Твой Отец нужен был мне, когда Анн погибала, оскалила зубы Арикона. А теперь вы мне не нужны. Я буду делать все, чтобы отобрать у вас все души. Я буду служить Лорду вечно, буду идти против воли Отца и когда-нибудь встречусь с ним, чтобы сказать, как сильно я его ненавижу!
Ему больно от твоих слов, сказал Михаил. Опомнись. Твоя душа, прикованная к огню ада, немыслимо стонет и будет стонать веками, если ты не спасешь ее.
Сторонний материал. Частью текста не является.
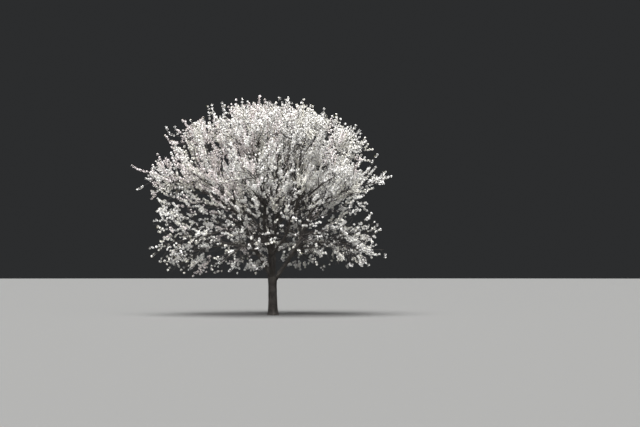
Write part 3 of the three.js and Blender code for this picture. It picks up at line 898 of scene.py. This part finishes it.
CLUMP = 0.17  # size of the clumps that the blossom gathers in where there is shade
CLUMPING = (0.28, -1.0)  # how full of them the crown is, in the shade and in the light
SCATTER = (0.035, 0.014)  # how far a cluster may sit from its shoot, likewise
PETALS = 5
TINTS = {
    "white": (0.88, 0.87, 0.855),
    "cream": (0.87, 0.852, 0.805),
    "blush": (0.86, 0.80, 0.80),
}
PETAL_SHADE = 0.93
STAMENS = (0.42, 0.36, 0.12), (0.68, 0.62, 0.36)  # greenish yellow, and paler
YOUNG_LEAVES = (0.15, 0.17, 0.05), (0.30, 0.25, 0.10)  # soft bronze green
CREAM_SHARE = 0.24
BLUSH_SHARE = (0.06, 0.45)  # of the sprays: on most boughs, and high on the left of the crown
BLUSH_PLACE = {"left": (0, 3), "heights": (3, 5)}
rng = np.random.default_rng(20)


def along_shoots(shoots, bare):
    """Points at every spur's step along shoots past their bare share, with a little jitter."""
    counts = np.maximum(1, np.round(shoots.length * (1.0 - bare) / SPUR_STEP)).astype(int)
    number = np.repeat(np.arange(len(shoots)), counts)
    order = np.arange(len(number)) - np.repeat(np.cumsum(counts) - counts, counts)
    share = mix((bare, 1.0), (order + rng.uniform(*SPUR_JITTER, len(number))) / counts[number])
    return shoots.kept(number).at(share[:, None])[:, 0]


def on_sphere(height, turn):
    """Directions at heights from -1 to 1 and at turns round the pole."""
    level = np.sqrt(1 - height**2)
    return np.stack([level * np.cos(turn), level * np.sin(turn), height], axis=1)


def any_direction(count):
    """Directions spread evenly over a sphere."""
    height = rng.uniform(-1, 1, count)
    return on_sphere(height, rng.uniform(0, TAU, count))


def cluster_flowers(middles):
    """Where the flowers of each cluster sit and which way they face: spread round the cluster by a spiral
    from pole to pole, under a turn of its own."""
    count = len(middles)
    k = np.arange(FLOWERS)
    spiral = on_sphere(1 - (2 * k + 1) / FLOWERS, k * GOLDEN_TURN)
    pole = any_direction(count)
    side = unit(np.cross(pole, any_direction(count)))
    basis = np.stack([side, np.cross(pole, side), pole], axis=1)
    facing = unit(spiral @ basis + rng.normal(0, FLOWER_TILT, (count, FLOWERS, 3)))
    reach = CLUSTER_RADIUS * rng.uniform(*CLUSTER_STRAY, (count, FLOWERS, 1))
    return (middles[:, None] + facing * reach).reshape(-1, 3), facing.reshape(-1, 3)


def petal_mesh(middles, facing):
    """Open flowers. A petal is a kite of two faces from the flower's middle to its shoulders and its tip,
    lifted towards the way the flower faces by its cup."""
    count = len(middles)
    side = unit(np.cross(facing, any_direction(count)))
    other = np.cross(facing, side)
    radius = FLOWER_RADIUS * rng.uniform(*FLOWER_STRAY, count)[:, None, None]
    cup = rng.uniform(*FLOWER_CUP, count)[:, None, None]
    sides = np.radians([-SHOULDER["turn"], 0, SHOULDER["turn"]])
    angle = (TAU * np.arange(PETALS)[:, None] / PETALS + sides).ravel()
    out = np.tile([SHOULDER["out"], 1.0, SHOULDER["out"]], PETALS)[:, None]
    lift = np.tile([SHOULDER["lift"], 1.0, SHOULDER["lift"]], PETALS)[:, None]
    spokes = np.cos(angle)[:, None] * side[:, None] + np.sin(angle)[:, None] * other[:, None]
    rim = out * spokes + cup * lift * facing[:, None]
    points = np.concatenate([middles[:, None], middles[:, None] + radius * rim], axis=1).reshape(-1, 3)
    first = 1 + 3 * np.arange(PETALS)
    kites = np.concatenate([np.stack([0 * first, first + k, first + k + 1], axis=1) for k in (0, 1)])
    faces = (kites + (np.arange(count) * (1 + 3 * PETALS))[:, None, None]).reshape(-1, 3)
    return points, [faces], side, other


def heart_mesh(middles, facing, side, other):
    """The stamens of each flower, as one small triangle held over its middle."""
    reach = HEART_SIZE["reach"] * FLOWER_RADIUS
    lift = HEART_SIZE["lift"] * FLOWER_RADIUS * facing
    thirds = TAU * np.arange(3) / 3
    corners = [middles + lift + reach * (np.cos(turn) * side + np.sin(turn) * other) for turn in thirds]
    points = np.stack(corners, axis=1).reshape(-1, 3)
    return points, [np.arange(len(points)).reshape(-1, 3)]


def petal_skin(name, colour):
    """Thin white petals: matt, and faintly uneven in tone, down to a share of their colour."""
    colours = tuple(PETAL_SHADE * value for value in colour), colour
    return mottled(name, colours, scale=30, detail=2, places=(0.3, 0.7), roughness=0.75, specular=0.2)


def tint_numbers(shoots):
    """One tint for each spray, dealt by their shares of its bough's sprays."""
    site = sites[shoots.limb_no]
    on_left = way_up(-site[:, 0], BLUSH_PLACE["left"])
    blush = mix(BLUSH_SHARE, on_left * way_up(site[:, 2], BLUSH_PLACE["heights"]))
    dealt = draw(shoots.spray, 70)
    return np.where(dealt < blush, 2, np.where(dealt < blush + CREAM_SHARE, 1, 0))


def leaf_mesh(middles):
    """Young leaves: narrow kites folded along the rib."""
    count = len(middles)
    way = any_direction(count)
    side = unit(np.cross(way, any_direction(count)))
    length = rng.uniform(*LEAF["length"], count)[:, None]
    fold = np.cross(way, side) * length * LEAF["fold"]
    root = middles + way * LEAF["stalk"]
    wide = root + way * length * LEAF["widest"] + fold
    half = side * length * LEAF["half"]
    points = np.stack([root, wide + half, root + way * length, wide - half], axis=1).reshape(-1, 3)
    base = 4 * np.arange(count)[:, None]
    faces = np.concatenate([base + [0, 1, 2], base + [0, 2, 3]])
    return points, [faces]


def cluster_middles(region, tint_number):
    """Where the clusters of a region's sprays of one tint sit. They gather in clumps, where a noise over
    space is above a level that sinks as the light grows."""
    middles = []
    for shoots, _, bare in GROUPS:
        own = region_of(shoots, region)
        own = own.kept((tint_numbers(own) == tint_number) & (blooms(own) | at_rim(own)))
        middles.append(along_shoots(own, bare))
    middles = np.concatenate(middles)
    middles = middles[swells(middles, CLUMP, 7) > mix(CLUMPING, light_at(middles))]
    return middles + mix(SCATTER, light_at(middles))[:, None] * any_direction(len(middles))


petal_skins = {tint: petal_skin(f"{tint}_petals", colour) for tint, colour in TINTS.items()}
stamens = mottled("stamens", STAMENS, scale=90, detail=1, places=(0.35, 0.65), roughness=0.8)
young_leaves = mottled("young_leaves", YOUNG_LEAVES, scale=25, detail=2, places=(0.35, 0.65), roughness=0.55)
for region in REGIONS:
    hearts, leaves = [], []
    for tint_number, tint in enumerate(TINTS):
        middles = cluster_middles(region, tint_number)
        flowers, facing = cluster_flowers(middles)
        points, faces, side, other = petal_mesh(flowers, facing)
        crown_piece(region, f"{tint}_petals", (points, faces), petal_skins[tint])
        hearts.append(heart_mesh(flowers, facing, side, other))
        leaves.append(leaf_mesh(middles[rng.random(len(middles)) < LEAF["share"]]))
    crown_piece(region, "stamens", joined(hearts), stamens)
    crown_piece(region, "young_leaves", joined(leaves), young_leaves)


# The studio
# A pale floor, a plain dark surround, one broad soft light from high up and a weak one on the right.
# The camera stands on the ground a long way off, as the photographer did, and looks up a little.
PICTURE = (640, 427)
FOOT_PIXEL = (273, 315)  # where the trunk meets the ground in the photograph
METRES_PER_PIXEL = 0.039
DISTANCE = 49.0
EYE_HEIGHT = 1.6
SENSOR = 36  # width in millimetres
FLOOR = {"sides": 96, "radius": 400, "colour": (0.135, 0.135, 0.132, 1), "roughness": 0.9}
SUNS = {  # where they stand, their strength, and the angle that they fill in degrees
    "key": ((-0.15, -0.42, 1.3), 9.4, 50),
    "fill": ((0.3, -0.9, 1.0), 1.05, 70),
}
SURROUND = (0.025, 0.026, 0.027, 1)


def add_floor():
    """A disc of ground out to the horizon, as a fan of triangles round the foot."""
    sides = FLOOR["sides"]
    k = np.arange(sides)
    turn = TAU * k / sides
    rim = FLOOR["radius"] * np.stack([np.cos(turn), np.sin(turn), 0 * turn], axis=1)
    points = np.concatenate([np.zeros((1, 3)), rim])
    mesh = bpy.data.meshes.new("floor")
    mesh.from_pydata(points.tolist(), [], np.stack([0 * k, k + 1, (k + 1) % sides + 1], axis=1).tolist())
    paint = Paint("floor")
    paint.shader["Base Color"].default_value = FLOOR["colour"]
    paint.shader["Roughness"].default_value = FLOOR["roughness"]
    mesh.materials.append(paint.material)
    floor = put("floor", mesh)


def add_sun(name, towards, strength, angle):
    """A distant broad light that shines from a direction."""
    light = bpy.data.lights.new(name, "SUN")
    light.energy = strength
    light.angle = np.radians(angle)
    x, y, z = unit(np.array(towards))
    put(name, light).rotation_euler = (np.arccos(z), 0, np.arctan2(x, -y))


def add_camera():
    """The camera that puts the trunk's foot on its pixel, at the photograph's scale."""
    camera = bpy.data.cameras.new("camera")
    focal_pixels = DISTANCE / METRES_PER_PIXEL
    camera.sensor_width = SENSOR
    camera.lens = SENSOR * focal_pixels / PICTURE[0]
    camera.clip_end = 1000
    right = (FOOT_PIXEL[0] - PICTURE[0] / 2) * METRES_PER_PIXEL
    below = (FOOT_PIXEL[1] - PICTURE[1] / 2) * METRES_PER_PIXEL
    eye = put("camera", camera)
    eye.location = (0, -DISTANCE, EYE_HEIGHT)
    pitch = np.arctan2(below - EYE_HEIGHT, DISTANCE)
    eye.rotation_euler = (np.pi / 2 + pitch, 0, np.arctan2(right, DISTANCE))
    bpy.context.scene.camera = eye


add_floor()
for name, values in SUNS.items():
    add_sun(name, *values)
world = bpy.data.worlds.new("surround")
bpy.context.scene.world = world
world.use_nodes = True
background = world.node_tree.nodes["Background"].inputs
background["Color"].default_value = SURROUND
background["Strength"].default_value = 1.0
bpy.context.scene.view_settings.view_transform = "Standard"
add_camera()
Я не знаю, где моя душа, фыркнула Арикона. Ты, раб, ступай к хозяину и никогда больше не смей являться сюда. Я отказалась от вас сознательно, и не жалею. Лорд дал мне все, что я просила у вас, и даже больше того. А душа меня поймет – ей тоже досталось. После всего, что я пережила, ад для нее покажется местом благославленым.
Михаил печально наклонил голову, смиренно сложив руки на груди. Он что-то опять начал говорить, но ненависть мешала Ариконе услышать его слова. Она несколько раз повторила: раб, раб… Михаил постоял немного в пучке света, а потом медленно пошел прочь. Я мог тотчас же спасти тебя, сказал он, не оборачиваясь. Но ты прогоняешь меня. Я не знаю, что тебя ждет.